От этого воя хотелось в землю закопаться. Потом раздались глухие удары, рвануло несколько раз. Но там, где вой раздавался, ничего особенного не произошло. Мы из любопытства сходили глянуть. Увидели сплющенные от ударов, сплошь продырявленные бочки и скрученные узлом рельсы. Не знаю, как уж фрицы так сумели рельсы скрутить, но вместе с бочками крепко нам по нервам ударили.
Второй раз наступать днем мы не рискнули. Местность ровная, за нами наблюдают, и немецкий бронепоезд стоит наготове. Взяли станцию ночью. Немцы ночью воевать не любили, но это не значит, что не умели. Догадывались, что ударим именно ночью. Отряд разделили на несколько групп. Станцию мы уже хорошо знали. Главное, надо было уничтожить опорные пункты, доты, пулеметные гнезда, просто засады. И здесь уже как повезет.
Одна из групп передвигалась по ночной улице. Осторожно, цепочкой, не бряцая оружием. И вдруг яркий свет нескольких прожекторов, и пулеметный огонь в упор. Человек шесть были убиты, изрешечены пулями, остальные успели нырнуть в темноту.
Немцы перегородили улицу бронетранспортером, мотоциклом и отбили нападение. Среди сумевших уйти из-под пулеметного огня были раненые. Действовать следовало быстро, даже раны перевязывали на бегу. К такому варианту, несмотря на потери, десантники были готовы.

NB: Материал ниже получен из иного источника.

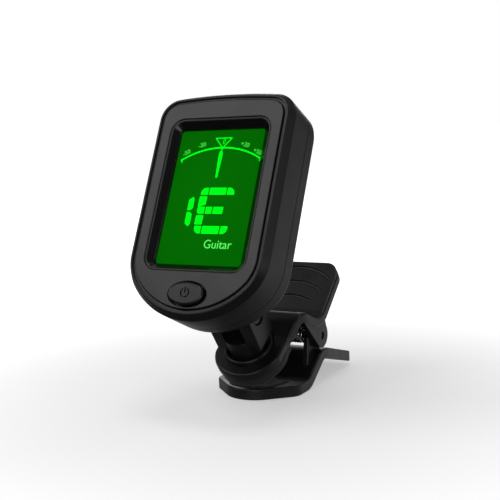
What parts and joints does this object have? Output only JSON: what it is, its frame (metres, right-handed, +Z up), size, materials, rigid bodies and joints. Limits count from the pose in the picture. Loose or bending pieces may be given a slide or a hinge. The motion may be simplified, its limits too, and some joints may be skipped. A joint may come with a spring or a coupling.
{
  "type": "clip on tuner",
  "caption": "Clip-on instrument tuner: lit display head with one button on a tilting, swivelling yoke, carried by a spring clip with rubber pads.",
  "frame": {"origin": "centre of the flat rest face under the lower jaw", "axes": "+X right, +Y to the back of the clip, +Z up from the rest face; the display faces forward and up"},
  "size_m": [0.03, 0.0553, 0.0604],
  "materials": {
    "shell_black": "fine matt moulded",
    "plate_black": "satin",
    "gloss_black": "polished",
    "button_black": "satin",
    "clip_black": "fine matt moulded",
    "pad_rubber": "soft matt",
    "clear_lens": "clear",
    "display": "lit green panel",
    "light_guide": "translucent white",
    "board_green": "solder mask",
    "steel": "nickel plated",
    "spring_steel": "bright wire",
    "cell_steel": "satin nickel",
    "contact_brass": "plain"
  },
  "bodies": {
    "base": {"lower_jaw": "clip_black", "lower_pad": "pad_rubber", "hinge_pin": "steel", "torsion_spring": "spring_steel"},
    "upper": {"upper_jaw": "clip_black", "upper_pad": "pad_rubber", "swivel_ring": "clip_black"},
    "swivel": {"yoke": "clip_black", "tilt_pin": "steel", "tilt_nut": "steel", "swivel_washer": "steel", "swivel_screw": "steel"},
    "head": {"front_plate": "plate_black", "front_shell": "shell_black", "back_shell": "shell_black", "window_bezel": "gloss_black", "display_lens": "clear_lens", "lcd_panel": "display", "backlight": "light_guide", "display_connector": "pad_rubber", "circuit_board": "board_green", "tuner_chip": "gloss_black", "button_switch": "steel", "battery_cell": "cell_steel", "battery_contact_neg": "contact_brass", "battery_contact_pos": "contact_brass", "piezo_sensor": "contact_brass", "case_screws": "steel"},
    "button": {"power_button": "button_black"},
    "cap": {"battery_cap": "shell_black"}
  },
  "joints": [
    {"name": "jaw_open", "type": "hinge", "parent": "base", "child": "upper", "pos_m": [0, 0.0128, 0.01], "axis": [-1, 0, 0], "range_deg": [0, 34], "stiffness_Nm_per_rad": 0.08, "springref_deg": -34.38, "deforming": ["torsion_spring"]},
    {"name": "swivel_turn", "type": "hinge", "parent": "upper", "child": "swivel", "pos_m": [0, -0.002, 0.01], "axis": [0, -0.5736, 0.8192], "range_deg": [-180, 180]},
    {"name": "head_tilt", "type": "hinge", "parent": "swivel", "child": "head", "pos_m": [0, -0.00684, 0.01796], "axis": [1, 0, 0], "range_deg": [-45, 60]},
    {"name": "button_press", "type": "slide", "parent": "head", "child": "button", "axis": [0, 0.9038, -0.428], "range_m": [0, 0.0005], "stiffness_N_per_m": 300, "springref_m": -0.0006},
    {"name": "cap_turn", "type": "hinge", "parent": "head", "child": "cap", "pos_m": [0, -0.00512, 0.03983], "axis": [0, 0.9038, -0.428], "range_deg": [0, 30]}
  ]
}
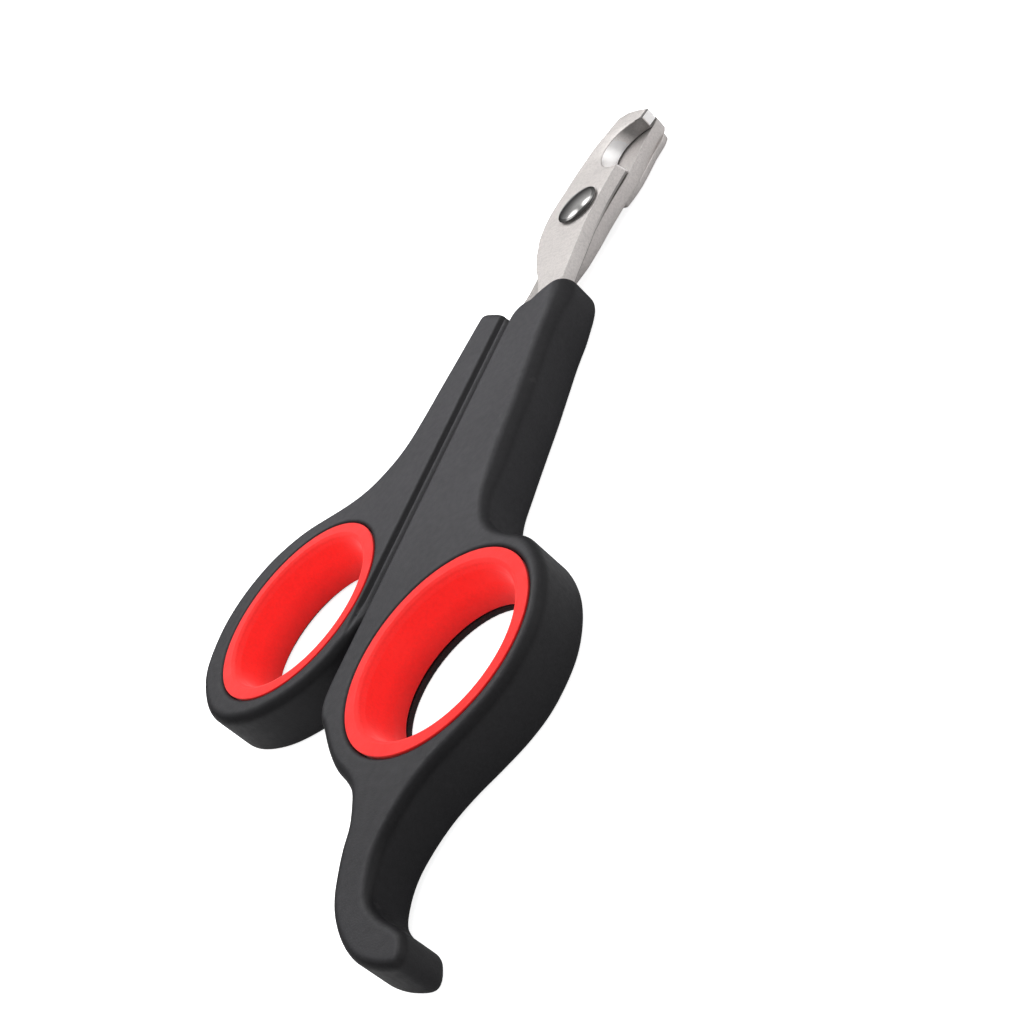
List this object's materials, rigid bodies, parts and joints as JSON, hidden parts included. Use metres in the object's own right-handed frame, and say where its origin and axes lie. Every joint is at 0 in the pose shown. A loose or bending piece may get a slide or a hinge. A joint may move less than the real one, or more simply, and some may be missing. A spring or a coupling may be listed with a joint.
{
  "type": "pet nail trimmer",
  "caption": "Scissor-style pet nail trimmer with notched steel blades, soft-touch handles, red finger-ring liners and a curved finger rest.",
  "frame": {"origin": "middle of the footprint, on the surface the closed trimmer rests on", "axes": "+Z along the pivot axis towards the domed nut, +Y along the closing line of the handles towards the blade tips, +X towards the finger handle"},
  "size_m": [0.061, 0.1198, 0.0068],
  "materials": {
    "handle_plastic": "soft-touch near-black plastic, fine grain",
    "liner_rubber": "red soft elastomer, satin",
    "blade_steel": "satin ground stainless steel",
    "pivot_steel": "polished steel pivot hardware"
  },
  "bodies": {
    "finger_side": {"finger_handle": "handle_plastic", "front_blade": "blade_steel", "finger_ring_liner": "liner_rubber", "pivot_dome_nut": "pivot_steel", "pivot_screw": "pivot_steel", "tension_washer": "pivot_steel"},
    "thumb_side": {"thumb_handle": "handle_plastic", "rear_blade": "blade_steel", "thumb_ring_liner": "liner_rubber"}
  },
  "joints": [
    {"name": "blade_pivot", "type": "hinge", "parent": "finger_side", "child": "thumb_side", "pos_m": [0.0019, 0.0425, 0.0034], "axis": [0, 0, -1], "range_deg": [0, 60]}
  ]
}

Обходя дома, через заборы и переулки ударили с тыла. Немцы слышали наступающих и успели развернуть пулеметы. Снова встретили огнем. Лейтенант, командир взвода, выделил несколько гранатометчиков. Полетели гранаты. А далеко ее бросишь? Ну, тридцать-сорок метров. Не давали немцы на такое расстояние приблизиться.
Неизвестно, чем бы кончилось, но двое ребят из-за обломков ограды сумели поджечь бутылкой с горючей смесью бронетранспортер и кинуть несколько «лимонок». Остатки взвода бросились в рукопашную, почти все там остались. Но главное — уничтожили заслон. Позже пехотная рота подоспела.
Нашему взводу (или группе — называй, как хочешь, всего 15–17 человек) повезло больше. Немцы, занимавшие каменное здание станции, обнаружили себя, когда услышали шум боя. Открыли огонь. Мы сумели, прячась за перроном, приблизиться вплотную и ударили с близкого расстояния. Били по вспышкам.